Today we celebrate The Feast of Christ the King, a festival first introduced into the Western church calendars in 1925 by Pope Pius XI in response to growing nationalism and secularism, both issues which have dominated our political and social discourse in recent times. With that in mind we might to pause to reflect on why continuing inclusion of this festival in our church calendar is so important.
Nowadays, thanks to another pope, the festival falls on the last Sunday of the church year before the new year begins in Advent. Just as the secular New Year is a time for new resolutions, it seems to me that the start of the new Church year is a good time for us, as Christians, to reflect on the conflict between the non-godly things that the world would have us worship and the values which Christ calls us to honour. It is a fitting time to resolve to live as Christ asks us to.
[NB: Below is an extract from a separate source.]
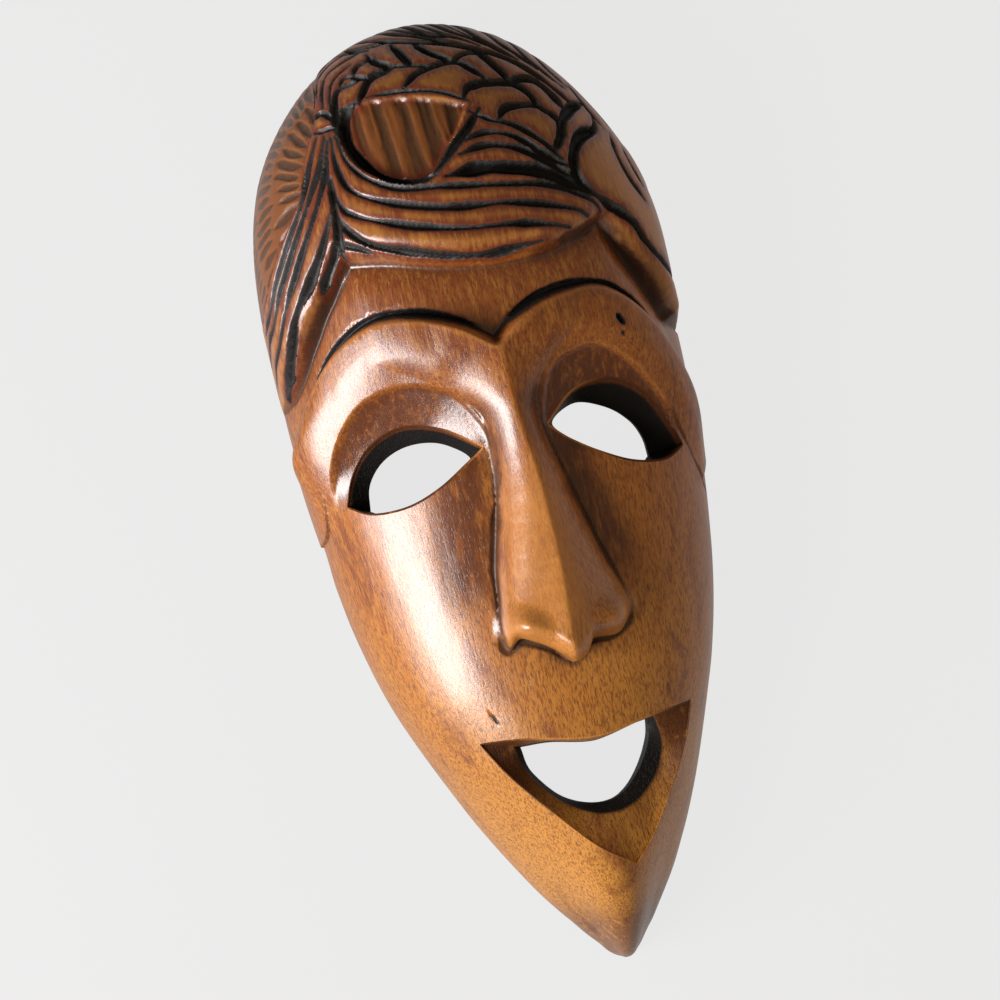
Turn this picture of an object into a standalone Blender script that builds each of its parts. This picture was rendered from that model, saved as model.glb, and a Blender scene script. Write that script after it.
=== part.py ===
"""A carved hardwood wall mask: a long face under a fish that curls over the crown.

The mask lies face up on its flat back rim. X runs to the viewer's right, +Y to the crown,
-Y to the chin and +Z out of the face. The origin is under the middle of the mask, on the
plane of the rim. The mask is one piece of wood, hollowed from behind.

The carving is drawn on a sheet that wraps over the face. A place on the sheet is (p, q):
p runs across from the middle line and q runs along from the middle of the length, both in
millimetres of a mask of the drawn size, so the drawing grows with the mask.
"""
import bmesh
import bpy
import numpy as np

# Driving dimensions, in metres
LENGTH = 0.400
WIDTH = 0.173
DEPTH = 0.084
RIM = 0.012
WALL = 0.013
CHIN_WOOD = 0.026

# Heights and depths of the carving, in metres
NOSE_RISE = 0.026
WING_RISE = 0.005
BROW_RISE = 0.0030
TEMPLE_STEP = 0.0024
SOCKET_DEPTH = 0.0055
LIP_DEPTH = 0.0075
FISH_RISE = 0.0048
GROUND_DEPTH = 0.0032
OVAL_DEPTH = 0.0045
EYE_BEAD_RISE = 0.0012
GROOVE_DEPTH = 0.0026
RIM_FADE = 0.95
CHIN_LEAN = 0.0028
CROWN_LEAN = 0.0030

# Flat that rests on a nail, cut in the crown wall of the hollow, in metres
NAIL_FLAT_WIDTH = 0.018
NAIL_FLAT_HEIGHT = 0.009
NAIL_FLAT_CUT = 0.003

# How far a cutter runs past the wood, and the wood that the rim's flat cut takes off, in metres
CUT_PAST = 0.012
RIM_SPARE = 0.0015

# Mesh: rows of the sheet below and over the crown line, steps across, and the final count
FACE_ROWS = 150
CROWN_ROWS = 150
STEPS_ACROSS = 216
HOLLOW_SHARE = 6
FACES_WANTED = 8100

# The drawn mask, in millimetres: its length, width and depth, and the line where the crown starts
DRAWN = (173.0, 400.0, 84.0)
CHIN_Q = -200.0
CROWN_Q = 88.0
CROWN_WIDTH, CROWN_LENGTH, CROWN_HEIGHT = 85.2, 112.0, 84.0

# Side outline and long profile of the drawn mask, by the distance from the chin tip
WIDTH_STATIONS = (0, 5, 15, 35, 65, 95, 125, 155, 185, 215, 250, 288)
HALF_WIDTHS = (7.0, 8.6, 15.4, 29.0, 45.0, 57.6, 68.4, 75.6, 80.0, 83.2, 85.0, 85.2)
HEIGHT_STATIONS = (0, 2.5, 8, 38, 91, 122, 175, 215, 262, 288)
HEIGHTS = (4, 13, 23, 49, 65, 69, 73, 76, 82, 84)
TIP_ROUND = 5.0

# Fullness of the cross-section: above zero is fuller than an ellipse, below it is a roof
FULL_STATIONS = (0, 30, 60, 100, 140, 288)
FULLNESS = (-0.17, -0.15, -0.08, 0.02, 0.05, 0.05)


def ease(t):
    """A smooth step from 0 to 1."""
    t = np.clip(t, 0.0, 1.0)
    return t * t * (3.0 - 2.0 * t)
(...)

If we love God, if Christ is our King then we will surely love as He loves us and live as He taught us. That means reflecting upon our priorities, our use of time and the extent to which we follow our personal ambitions and desires rather than responding to Christ’s call to care for each other, to feed the hungry, welcome the stranger and stand alongside the oppressed and the imprisoned.
As I near the end this sermon I’m going to repeat the words of another “king”, from whom I have drawn inspiration over the years, Martin Luther King:
If Christ is ruler over our lives, then my Nobel Peace Prize is less important than my trying to feed the hungry. If Christ is King, then my invitations to the White House are less important than that I visited those in prison. If Christ is Lord, then my being TIME magazine's "Man of the Year" is less important than that I tried to love extravagantly, dangerously, with all my being.”
(I Have a Dream, 191)
It is my prayer today that we all cast aside those other things which may have dominated our lives and commit instead to loving extravagantly and dangerously with all our being.